Un motivo di preoccupazione per i giornalisti è la quantità d’informazioni sbagliate diffuse all’estero sui Mondiali. Un paio di settimane fa il freelance danese Keldorf Mikkel Jensen ha scritto che non seguirà più i Mondiali perché a Fortaleza i bambini di strada “vengono uccisi per ripulire la città durante il torneo. Li uccidono mentre dormono, in una zona piena di turisti”.
Quest’accusa è stata subito smentita dalle ong che lavorano con i bambini di strada a Fortaleza. Infondata è anche l’accusa rivolta al governo di sottrarre denaro dalla sanità e l’istruzione per finanziare i Mondiali. Lo sfruttamento sessuale delle ragazze o la repressione degli ambulanti erano problemi che esistevano già prima dei Mondiali, ma sono stati ingigantiti con l’avvicinarsi dell’evento. Quando lo faccio notare ai corrispondenti stranieri, loro mi chiedono perché i brasiliani sono così arrabbiati.

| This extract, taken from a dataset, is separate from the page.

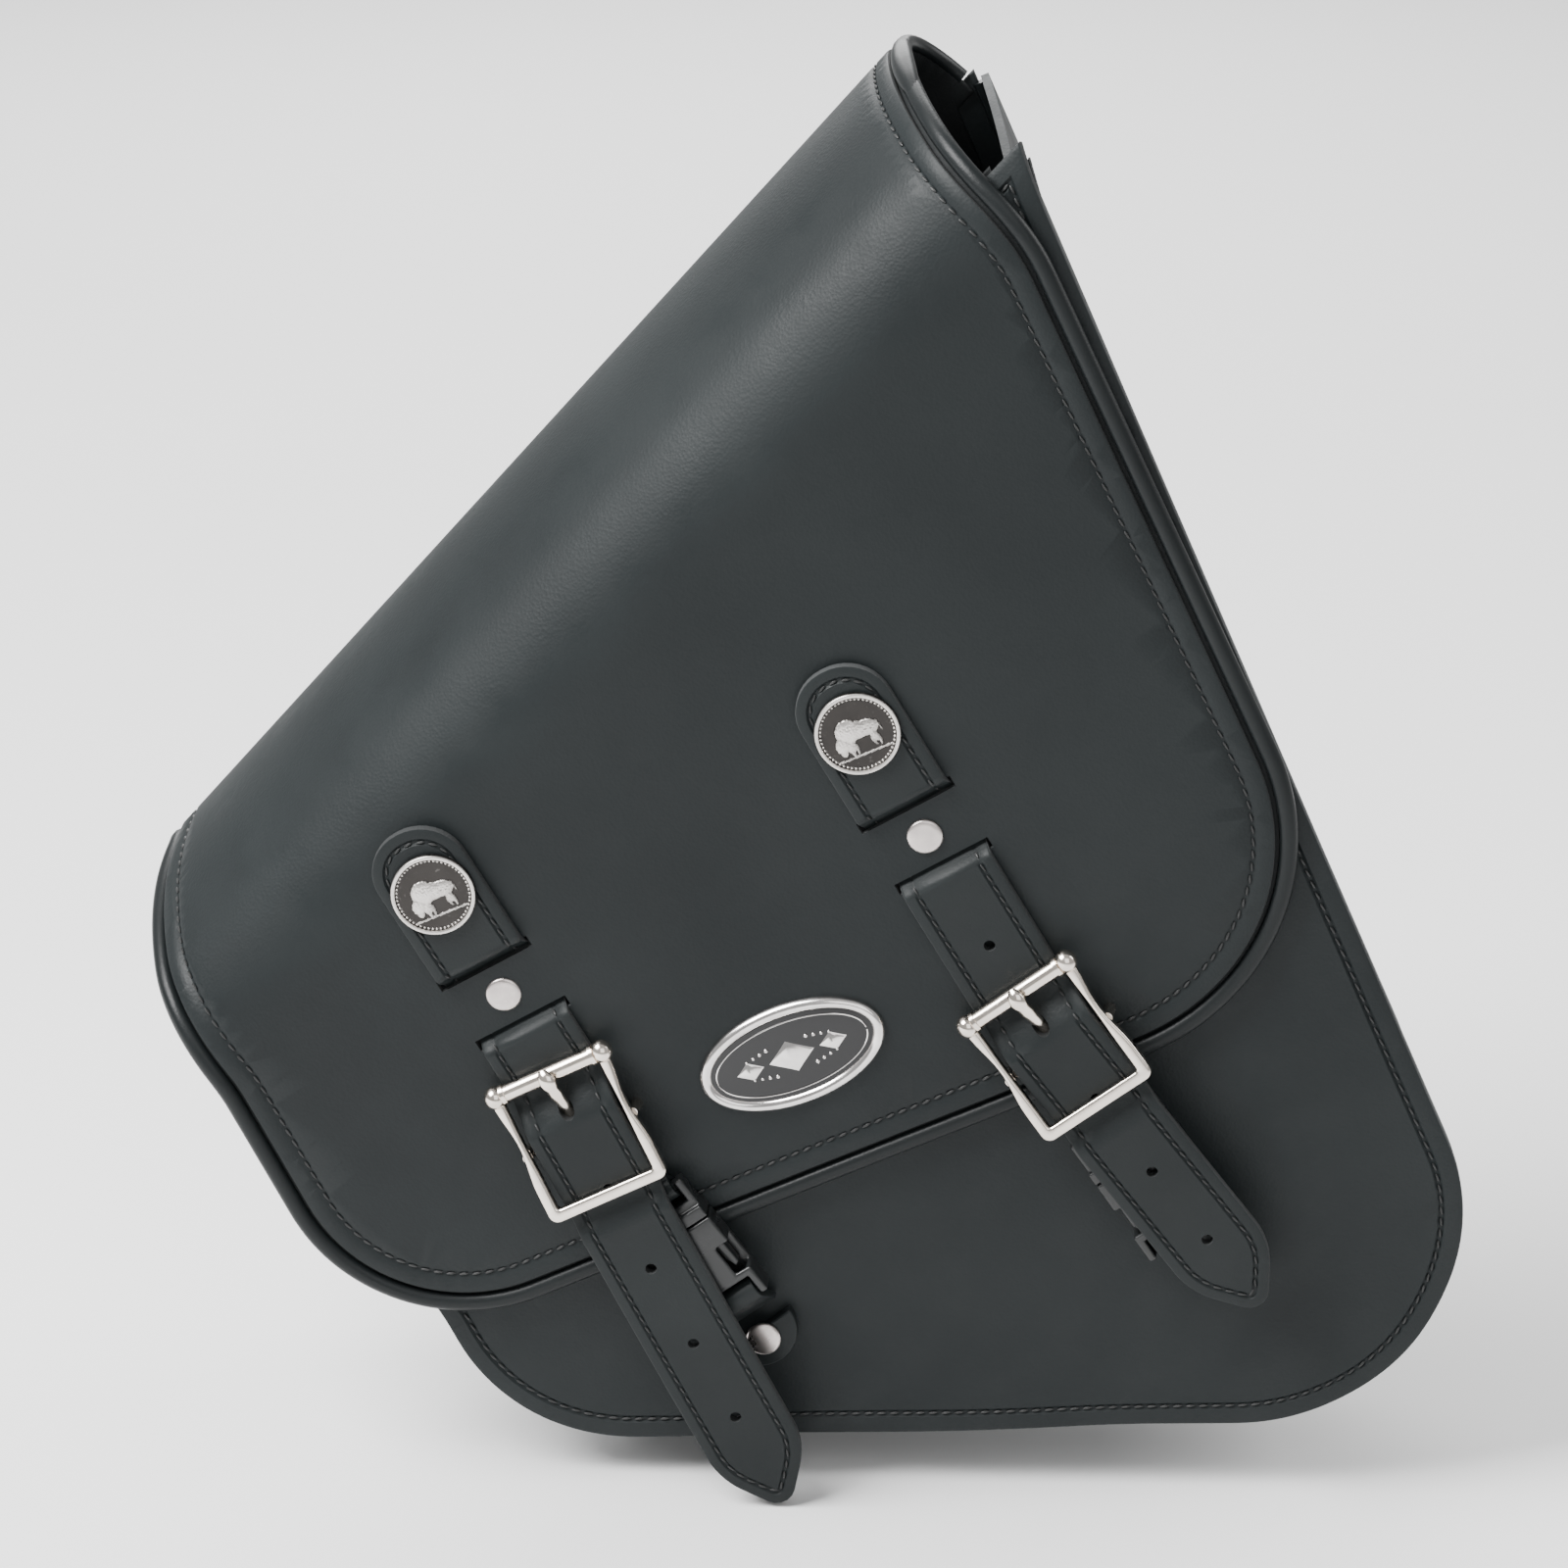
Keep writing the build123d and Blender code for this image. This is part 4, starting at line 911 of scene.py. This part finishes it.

Perché vogliono approfittare dell’attenzione internazionale per protestare contro la Fifa e il governo, che hanno speso troppo e non hanno avviato un dialogo con le popolazioni coinvolte. D’altra parte gli stadi ristrutturati su misura per i vip fanno pensare ai brasiliani di non essere stati invitati alla festa. In un certo senso, chi manifesta ha già raggiunto il suo obiettivo: l’opinione pubblica non guarderà più nello stesso modo un torneo organizzato dalla Fifa. È il nostro modo di partecipare alla più grande festa del mondo.